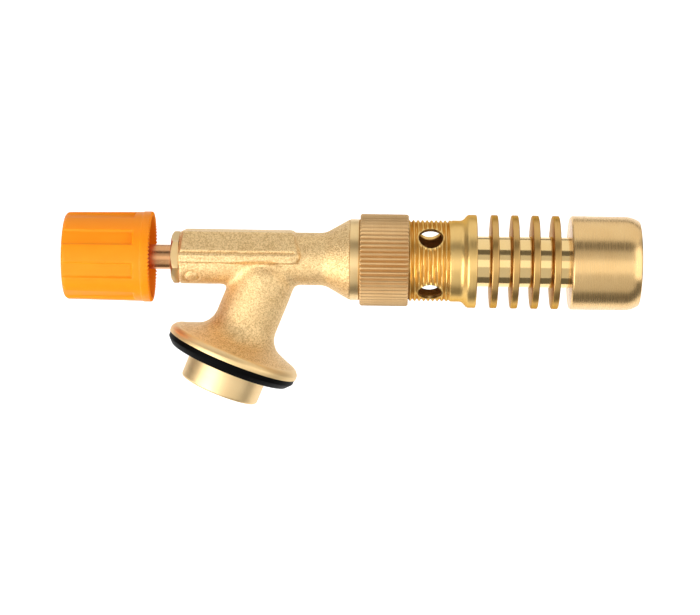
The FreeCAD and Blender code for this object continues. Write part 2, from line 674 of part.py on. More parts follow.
def make_grip_ring():
    """Nylon ring inside the collar that keeps its setting."""
    return turned_on_barrel("collar_grip_ring", [
        ("grip_ring_x", "collar_bore_radius - running_gap / 2"),
        ("grip_ring_x", "grip_groove_radius - running_gap / 2"),
        ("grip_ring_x + grip_ring_width", "grip_groove_radius - running_gap / 2"),
        ("grip_ring_x + grip_ring_width", "collar_bore_radius - running_gap / 2")])


def make_finned_neck():
    """Polished neck with cooling fins, bored as the mixing throat."""
    body = turned_on_barrel("finned_neck", [
        ("air_chamber_x", "neck_entry_radius"), ("air_chamber_x", "neck_thread_radius"),
        ("tube_front_x", "neck_thread_radius"), ("tube_front_x", "neck_radius"),
        ("neck_front_x", "neck_radius"), ("neck_front_x", "cup_thread_radius"),
        ("cup_floor_x", "cup_thread_radius"), ("cup_floor_x", "neck_throat_radius"),
        ("neck_throat_x", "neck_throat_radius")])
    ring = new_sketch(body, "fin_section", "YZ_Plane", lift="fin_first_x - fin_thick / 2")
    draw_circle(ring, "fin_radius")
    draw_circle(ring, "(neck_radius + neck_throat_radius) / 2")
    fin = extrude(body, "fin", ring, "Pad", "fin_thick")
    fins = body.newObject("PartDesign::LinearPattern", "fins")
    fins.Originals = [fin]
    fins.Direction = (datum(body, "X_Axis"), [""])
    fins.setExpression("Length", bound("fin_pitch * (fin_count - 1)"))
    fins.setExpression("Occurrences", bound("fin_count"))
    fin.Visibility = False
    body.Tip = fins
    doc.recompute()
    soften(body, "fin_edges", "Chamfer", "fin_chamfer",
           lambda edge: is_circle(edge, size_of("fin_radius")))
    return body


def make_burner_cup():
    """Burner cup screwed on the neck, with a rounded mouth."""
    return turned_on_barrel("burner_cup", [
        ("neck_front_x", "cup_thread_radius"), ("neck_front_x", "cup_radius - cup_chamfer"),
        ("neck_front_x + cup_chamfer", "cup_radius"), ("cup_front_x - cup_mouth_length", "cup_radius"),
        ("cup_front_x - cup_mouth_length / 3", "cup_radius - cup_mouth_drop / 3"),
        ("cup_front_x", "cup_radius - cup_mouth_drop"), ("cup_front_x", "cup_bore_radius"),
        ("cup_floor_x", "cup_bore_radius"), ("cup_floor_x", "cup_thread_radius")])


def make_spacer_ring():
    """Spacer that holds the gauze off the cup's floor."""
    return turned_on_barrel("gauze_spacer", [
        ("cup_floor_x", "spacer_bore_radius"), ("cup_floor_x", "cup_bore_radius"),
        ("gauze_back_x", "cup_bore_radius"), ("gauze_back_x", "spacer_bore_radius")])


def make_gauze():
    """Flashback gauze: a thin disc with openings on two circles."""
    body = turned_on_barrel("flashback_gauze", [
        ("gauze_back_x", "0"), ("gauze_back_x", "cup_bore_radius"),
        ("gauze_front_x", "cup_bore_radius"), ("gauze_front_x", "0")])
    for name, circle in [("inner", "gauze_hole_radius * 4"), ("outer", "gauze_hole_radius * 8")]:
        section = new_sketch(body, f"{name}_opening_section", "YZ_Plane", lift="gauze_back_x")
        draw_circle(section, "gauze_hole_radius", circle)
        cut = extrude(body, f"{name}_opening", section, "Pocket", "gauze_front_x - gauze_back_x",
                      back=True)
        repeat_round(body, cut, "pilot_count / 2" if name == "inner" else "pilot_count")
    return body


def make_flame_holder():
    """Flame holder: a centre port inside a ring of pilot ports."""
    body = turned_on_barrel("flame_holder", [
        ("gauze_front_x", "holder_port_radius"), ("gauze_front_x", "cup_bore_radius"),
        ("holder_front_x", "cup_bore_radius"), ("holder_front_x", "holder_port_radius")])
    port = new_sketch(body, "pilot_section", "YZ_Plane", lift="gauze_front_x")
    draw_circle(port, "pilot_radius", "pilot_ring_radius")
    cut = extrude(body, "pilot", port, "Pocket", "holder_front_x - gauze_front_x", back=True)
    repeat_round(body, cut, "pilot_count")
    return body


def make_adapter():
    """Canister adapter: the boss with the canister's thread, screwed into the inlet branch."""
    groove_low = "adapter_oring_z - adapter_half_groove"
    groove_high = "adapter_oring_z + adapter_half_groove"
    return turned_on_inlet("canister_adapter", [
        ("canister_thread_radius", "boss_mouth_z"), ("boss_radius - boss_chamfer", "boss_mouth_z"),
        ("boss_radius", "boss_mouth_z + boss_chamfer"), ("boss_radius", "seat_thick"),
        ("adapter_thread_radius", "seat_thick"), ("adapter_thread_radius", groove_low),
        ("adapter_groove_radius", groove_low), ("adapter_groove_radius", groove_high),
        ("adapter_thread_radius", groove_high), ("adapter_thread_radius", "adapter_top_z"),
        ("pin_radius", "adapter_top_z"), ("pin_radius", "pin_seat_z"),
        ("canister_oring_seat_radius", "pin_seat_z"),
        ("canister_oring_seat_radius", "thread_relief_z"),
        ("thread_relief_radius", "thread_relief_z"), ("thread_relief_radius", "canister_thread_z"),
        ("canister_thread_radius", "canister_thread_z")])


def make_adapter_oring():
    """O-ring that seals the adapter in the branch."""
    ring = o_ring("adapter_oring", "adapter_oring_mid", "adapter_oring_section")
    place_on_inlet(ring, "adapter_oring_z")
    return ring


def make_canister_oring():
    """O-ring that seals on the canister's valve."""
    ring = o_ring("canister_oring", "canister_oring_mid", "canister_oring_section")
    place_on_inlet(ring, "pin_seat_z - canister_oring_section")
    return ring


def make_depressor_pin():
    """Pin that opens the canister's valve, with flats that let the gas past."""
    body = turned_on_inlet("depressor_pin", [
        ("0", "pin_tip_z"), ("pin_tip_radius", "pin_tip_z"), ("pin_tip_radius", "pin_seat_z"),
        ("pin_radius", "pin_seat_z"), ("pin_radius", "pin_top_z"), ("0", "pin_top_z")])
    flat = new_sketch(body, "flat_section", "XY_Plane", lift="pin_seat_z")
    draw_polygon(flat, [
        ("pin_flat", "-pin_radius"), ("pin_radius * 2", "-pin_radius"), ("pin_radius * 2", "pin_radius"),
        ("pin_flat", "pin_radius")])
    cut = extrude(body, "flat", flat, "Pocket", back=True)
    repeat_round(body, cut, "pin_flat_count", axis="Z_Axis")
    return body


def make_inlet_filter():
    """Sintered bronze filter above the pin."""
    return turned_on_inlet("inlet_filter", [
        ("0", "pin_top_z"), ("pin_radius", "pin_top_z"), ("pin_radius", "adapter_top_z"),
        ("0", "adapter_top_z")])


def make_seat_washer():
    """Rubber washer that the canister's rim seats on."""
    return turned_on_inlet("seat_washer", [
        ("boss_radius", "0"), ("seat_washer_radius - seat_bevel", "0"),
        ("seat_washer_radius", "seat_bevel_z"), ("seat_washer_radius", "seat_thick"),
        ("boss_radius", "seat_thick")])


MAKERS = [
    make_valve_body, make_gland_nut, make_packing, make_spindle, make_spindle_oring, make_knob,
    make_knob_cap, make_knob_screw, make_jet, make_jet_filter, make_mixing_tube, make_air_collar,
    make_grip_ring, make_finned_neck, make_burner_cup, make_spacer_ring, make_gauze,
    make_flame_holder, make_adapter, make_adapter_oring, make_canister_oring, make_depressor_pin,
    make_inlet_filter, make_seat_washer,
]


def check_model(parts):
    """Stop if any object failed to recompute or any sub-part has no valid single solid."""
    doc.recompute()
    failed = [item.Label for item in doc.Objects if {"Invalid", "Error"} & set(item.State)]
    if failed:
        raise ValueError(f"objects that failed: {failed}")
    for part in parts:
        if part.Shape.isNull() or not part.Shape.isValid() or len(part.Shape.Solids) != 1:
            raise ValueError(f"{part.Label} is not one valid solid")


def write_parts(parts):
    """Write each sub-part to a file of its own name."""
    os.makedirs("parts", exist_ok=True)
    for part in parts:
        part.Shape.exportStep(f"parts/{part.Label}.step")
        box = part.Shape.BoundBox
        print(f"{part.Label:18} {part.Shape.Volume:9.1f} mm3   x {box.XMin:7.2f} to {box.XMax:7.2f}"
              f"   z {box.ZMin:7.2f} to {box.ZMax:7.2f}")


fill_sheet()
sub_parts = [make() for make in MAKERS]
check_model(sub_parts)
write_parts(sub_parts)
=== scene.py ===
# %% [markdown]
# # Lampwork torch
#
# This lesson builds the looks of a brass gas torch head round a finished CAD model. The CAD model says
# how big each part is and how it moves. Here each part gets the edges, threads, knurls and surfaces
# that the eye reads as brass, plastic and rubber. We start by loading the CAD model as a fixed frame.

# %% Load the frame
import json
import math

import bmesh
import bpy
from mathutils import Matrix, Vector


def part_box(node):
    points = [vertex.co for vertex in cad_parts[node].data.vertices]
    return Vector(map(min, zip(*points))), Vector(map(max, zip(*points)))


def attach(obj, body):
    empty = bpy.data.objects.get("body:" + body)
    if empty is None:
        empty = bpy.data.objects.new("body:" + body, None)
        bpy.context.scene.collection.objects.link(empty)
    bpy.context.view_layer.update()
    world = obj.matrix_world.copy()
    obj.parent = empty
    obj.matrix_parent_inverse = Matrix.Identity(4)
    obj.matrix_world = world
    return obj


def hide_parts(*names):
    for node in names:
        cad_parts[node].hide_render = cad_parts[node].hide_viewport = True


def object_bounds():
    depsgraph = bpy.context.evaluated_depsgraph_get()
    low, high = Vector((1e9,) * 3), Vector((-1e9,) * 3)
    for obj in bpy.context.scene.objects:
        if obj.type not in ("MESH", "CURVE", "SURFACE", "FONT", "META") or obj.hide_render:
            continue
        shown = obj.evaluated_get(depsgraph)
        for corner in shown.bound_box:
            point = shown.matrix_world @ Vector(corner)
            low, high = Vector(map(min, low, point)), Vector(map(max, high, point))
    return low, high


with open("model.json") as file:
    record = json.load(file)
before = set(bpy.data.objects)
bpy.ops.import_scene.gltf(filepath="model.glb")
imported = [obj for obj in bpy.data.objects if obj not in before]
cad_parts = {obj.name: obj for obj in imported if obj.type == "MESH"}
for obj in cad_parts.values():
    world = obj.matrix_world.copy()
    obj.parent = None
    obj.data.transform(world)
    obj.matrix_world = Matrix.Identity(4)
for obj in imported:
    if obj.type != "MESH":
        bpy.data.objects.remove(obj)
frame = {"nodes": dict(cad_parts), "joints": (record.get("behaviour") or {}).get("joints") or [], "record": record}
cad_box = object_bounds()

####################

PROBLEM TO WORK ON: The lines from the one containing "obj.parent = empty" to the one containing "obj.parent = None", both included, are to be extracted exactly; give no other line.

RESPONSE:
    obj.parent = empty
    obj.matrix_parent_inverse = Matrix.Identity(4)
    obj.matrix_world = world
    return obj


def hide_parts(*names):
    for node in names:
        cad_parts[node].hide_render = cad_parts[node].hide_viewport = True


def object_bounds():
    depsgraph = bpy.context.evaluated_depsgraph_get()
    low, high = Vector((1e9,) * 3), Vector((-1e9,) * 3)
    for obj in bpy.context.scene.objects:
        if obj.type not in ("MESH", "CURVE", "SURFACE", "FONT", "META") or obj.hide_render:
            continue
        shown = obj.evaluated_get(depsgraph)
        for corner in shown.bound_box:
            point = shown.matrix_world @ Vector(corner)
            low, high = Vector(map(min, low, point)), Vector(map(max, high, point))
    return low, high


with open("model.json") as file:
    record = json.load(file)
before = set(bpy.data.objects)
bpy.ops.import_scene.gltf(filepath="model.glb")
imported = [obj for obj in bpy.data.objects if obj not in before]
cad_parts = {obj.name: obj for obj in imported if obj.type == "MESH"}
for obj in cad_parts.values():
    world = obj.matrix_world.copy()
    obj.parent = None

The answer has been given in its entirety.